**** DATASET EXCERPTS

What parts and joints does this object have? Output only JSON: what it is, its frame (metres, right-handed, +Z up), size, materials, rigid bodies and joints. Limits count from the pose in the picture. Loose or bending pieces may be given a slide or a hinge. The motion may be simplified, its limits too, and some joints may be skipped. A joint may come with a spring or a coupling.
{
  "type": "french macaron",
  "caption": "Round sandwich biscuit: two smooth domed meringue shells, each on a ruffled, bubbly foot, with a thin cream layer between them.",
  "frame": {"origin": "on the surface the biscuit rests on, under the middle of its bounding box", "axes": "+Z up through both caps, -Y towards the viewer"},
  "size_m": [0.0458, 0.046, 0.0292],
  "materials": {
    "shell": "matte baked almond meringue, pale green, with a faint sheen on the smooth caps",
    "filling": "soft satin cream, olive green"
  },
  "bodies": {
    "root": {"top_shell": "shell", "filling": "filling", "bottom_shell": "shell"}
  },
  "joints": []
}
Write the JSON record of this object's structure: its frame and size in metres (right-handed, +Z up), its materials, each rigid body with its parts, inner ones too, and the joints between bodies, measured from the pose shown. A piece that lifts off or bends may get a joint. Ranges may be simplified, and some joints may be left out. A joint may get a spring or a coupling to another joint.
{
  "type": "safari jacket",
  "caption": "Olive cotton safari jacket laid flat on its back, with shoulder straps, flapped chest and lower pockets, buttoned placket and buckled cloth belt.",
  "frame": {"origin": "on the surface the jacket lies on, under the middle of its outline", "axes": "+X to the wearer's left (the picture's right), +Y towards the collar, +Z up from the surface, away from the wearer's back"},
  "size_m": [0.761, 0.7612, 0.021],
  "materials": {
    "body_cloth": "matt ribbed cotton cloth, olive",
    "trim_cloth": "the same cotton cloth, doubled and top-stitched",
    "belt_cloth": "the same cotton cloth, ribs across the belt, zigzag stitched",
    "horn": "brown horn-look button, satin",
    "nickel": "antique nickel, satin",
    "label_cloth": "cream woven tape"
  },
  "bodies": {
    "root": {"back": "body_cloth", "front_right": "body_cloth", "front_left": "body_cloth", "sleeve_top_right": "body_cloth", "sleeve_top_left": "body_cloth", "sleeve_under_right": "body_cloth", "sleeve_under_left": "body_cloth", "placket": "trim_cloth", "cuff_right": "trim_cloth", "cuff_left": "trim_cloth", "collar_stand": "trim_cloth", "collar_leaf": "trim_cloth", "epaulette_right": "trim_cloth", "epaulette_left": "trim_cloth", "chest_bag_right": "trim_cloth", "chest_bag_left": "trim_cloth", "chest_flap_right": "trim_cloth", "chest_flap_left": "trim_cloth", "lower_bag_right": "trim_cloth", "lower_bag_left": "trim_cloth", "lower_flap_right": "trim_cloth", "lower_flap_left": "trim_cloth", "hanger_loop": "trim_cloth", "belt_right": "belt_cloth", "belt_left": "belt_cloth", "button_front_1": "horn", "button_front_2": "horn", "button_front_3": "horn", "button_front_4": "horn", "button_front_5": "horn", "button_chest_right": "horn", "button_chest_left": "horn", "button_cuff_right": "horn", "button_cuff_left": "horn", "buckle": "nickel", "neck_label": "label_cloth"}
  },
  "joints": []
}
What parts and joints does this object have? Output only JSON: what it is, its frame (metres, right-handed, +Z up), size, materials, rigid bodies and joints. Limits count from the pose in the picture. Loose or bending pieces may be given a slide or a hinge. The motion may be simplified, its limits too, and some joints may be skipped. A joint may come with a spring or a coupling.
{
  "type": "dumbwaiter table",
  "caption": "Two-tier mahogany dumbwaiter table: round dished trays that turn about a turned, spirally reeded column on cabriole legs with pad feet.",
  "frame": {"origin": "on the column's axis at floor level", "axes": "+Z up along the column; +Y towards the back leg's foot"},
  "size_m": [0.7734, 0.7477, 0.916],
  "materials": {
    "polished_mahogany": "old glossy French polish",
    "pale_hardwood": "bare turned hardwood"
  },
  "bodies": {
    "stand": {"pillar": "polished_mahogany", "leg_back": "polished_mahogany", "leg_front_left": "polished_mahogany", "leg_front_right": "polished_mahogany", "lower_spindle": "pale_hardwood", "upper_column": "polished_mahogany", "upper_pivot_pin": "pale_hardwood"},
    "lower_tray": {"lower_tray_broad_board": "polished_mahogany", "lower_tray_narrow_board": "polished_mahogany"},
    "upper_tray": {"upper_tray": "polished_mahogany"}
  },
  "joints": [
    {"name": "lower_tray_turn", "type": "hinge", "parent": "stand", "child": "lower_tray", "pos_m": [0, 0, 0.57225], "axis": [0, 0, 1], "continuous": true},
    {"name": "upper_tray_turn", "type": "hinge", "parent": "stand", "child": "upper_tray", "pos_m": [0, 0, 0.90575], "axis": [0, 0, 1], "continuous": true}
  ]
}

********

WRITTEN INSTRUCTION:
Reproduce the listing in full. Keep it exactly as written.

FULL OUTPUT:
What parts and joints does this object have? Output only JSON: what it is, its frame (metres, right-handed, +Z up), size, materials, rigid bodies and joints. Limits count from the pose in the picture. Loose or bending pieces may be given a slide or a hinge. The motion may be simplified, its limits too, and some joints may be skipped. A joint may come with a spring or a coupling.
{
  "type": "french macaron",
  "caption": "Round sandwich biscuit: two smooth domed meringue shells, each on a ruffled, bubbly foot, with a thin cream layer between them.",
  "frame": {"origin": "on the surface the biscuit rests on, under the middle of its bounding box", "axes": "+Z up through both caps, -Y towards the viewer"},
  "size_m": [0.0458, 0.046, 0.0292],
  "materials": {
    "shell": "matte baked almond meringue, pale green, with a faint sheen on the smooth caps",
    "filling": "soft satin cream, olive green"
  },
  "bodies": {
    "root": {"top_shell": "shell", "filling": "filling", "bottom_shell": "shell"}
  },
  "joints": []
}
Write the JSON record of this object's structure: its frame and size in metres (right-handed, +Z up), its materials, each rigid body with its parts, inner ones too, and the joints between bodies, measured from the pose shown. A piece that lifts off or bends may get a joint. Ranges may be simplified, and some joints may be left out. A joint may get a spring or a coupling to another joint.
{
  "type": "safari jacket",
  "caption": "Olive cotton safari jacket laid flat on its back, with shoulder straps, flapped chest and lower pockets, buttoned placket and buckled cloth belt.",
  "frame": {"origin": "on the surface the jacket lies on, under the middle of its outline", "axes": "+X to the wearer's left (the picture's right), +Y towards the collar, +Z up from the surface, away from the wearer's back"},
  "size_m": [0.761, 0.7612, 0.021],
  "materials": {
    "body_cloth": "matt ribbed cotton cloth, olive",
    "trim_cloth": "the same cotton cloth, doubled and top-stitched",
    "belt_cloth": "the same cotton cloth, ribs across the belt, zigzag stitched",
    "horn": "brown horn-look button, satin",
    "nickel": "antique nickel, satin",
    "label_cloth": "cream woven tape"
  },
  "bodies": {
    "root": {"back": "body_cloth", "front_right": "body_cloth", "front_left": "body_cloth", "sleeve_top_right": "body_cloth", "sleeve_top_left": "body_cloth", "sleeve_under_right": "body_cloth", "sleeve_under_left": "body_cloth", "placket": "trim_cloth", "cuff_right": "trim_cloth", "cuff_left": "trim_cloth", "collar_stand": "trim_cloth", "collar_leaf": "trim_cloth", "epaulette_right": "trim_cloth", "epaulette_left": "trim_cloth", "chest_bag_right": "trim_cloth", "chest_bag_left": "trim_cloth", "chest_flap_right": "trim_cloth", "chest_flap_left": "trim_cloth", "lower_bag_right": "trim_cloth", "lower_bag_left": "trim_cloth", "lower_flap_right": "trim_cloth", "lower_flap_left": "trim_cloth", "hanger_loop": "trim_cloth", "belt_right": "belt_cloth", "belt_left": "belt_cloth", "button_front_1": "horn", "button_front_2": "horn", "button_front_3": "horn", "button_front_4": "horn", "button_front_5": "horn", "button_chest_right": "horn", "button_chest_left": "horn", "button_cuff_right": "horn", "button_cuff_left": "horn", "buckle": "nickel", "neck_label": "label_cloth"}
  },
  "joints": []
}
What parts and joints does this object have? Output only JSON: what it is, its frame (metres, right-handed, +Z up), size, materials, rigid bodies and joints. Limits count from the pose in the picture. Loose or bending pieces may be given a slide or a hinge. The motion may be simplified, its limits too, and some joints may be skipped. A joint may come with a spring or a coupling.
{
  "type": "dumbwaiter table",
  "caption": "Two-tier mahogany dumbwaiter table: round dished trays that turn about a turned, spirally reeded column on cabriole legs with pad feet.",
  "frame": {"origin": "on the column's axis at floor level", "axes": "+Z up along the column; +Y towards the back leg's foot"},
  "size_m": [0.7734, 0.7477, 0.916],
  "materials": {
    "polished_mahogany": "old glossy French polish",
    "pale_hardwood": "bare turned hardwood"
  },
  "bodies": {
    "stand": {"pillar": "polished_mahogany", "leg_back": "polished_mahogany", "leg_front_left": "polished_mahogany", "leg_front_right": "polished_mahogany", "lower_spindle": "pale_hardwood", "upper_column": "polished_mahogany", "upper_pivot_pin": "pale_hardwood"},
    "lower_tray": {"lower_tray_broad_board": "polished_mahogany", "lower_tray_narrow_board": "polished_mahogany"},
    "upper_tray": {"upper_tray": "polished_mahogany"}
  },
  "joints": [
    {"name": "lower_tray_turn", "type": "hinge", "parent": "stand", "child": "lower_tray", "pos_m": [0, 0, 0.57225], "axis": [0, 0, 1], "continuous": true},
    {"name": "upper_tray_turn", "type": "hinge", "parent": "stand", "child": "upper_tray", "pos_m": [0, 0, 0.90575], "axis": [0, 0, 1], "continuous": true}
  ]
}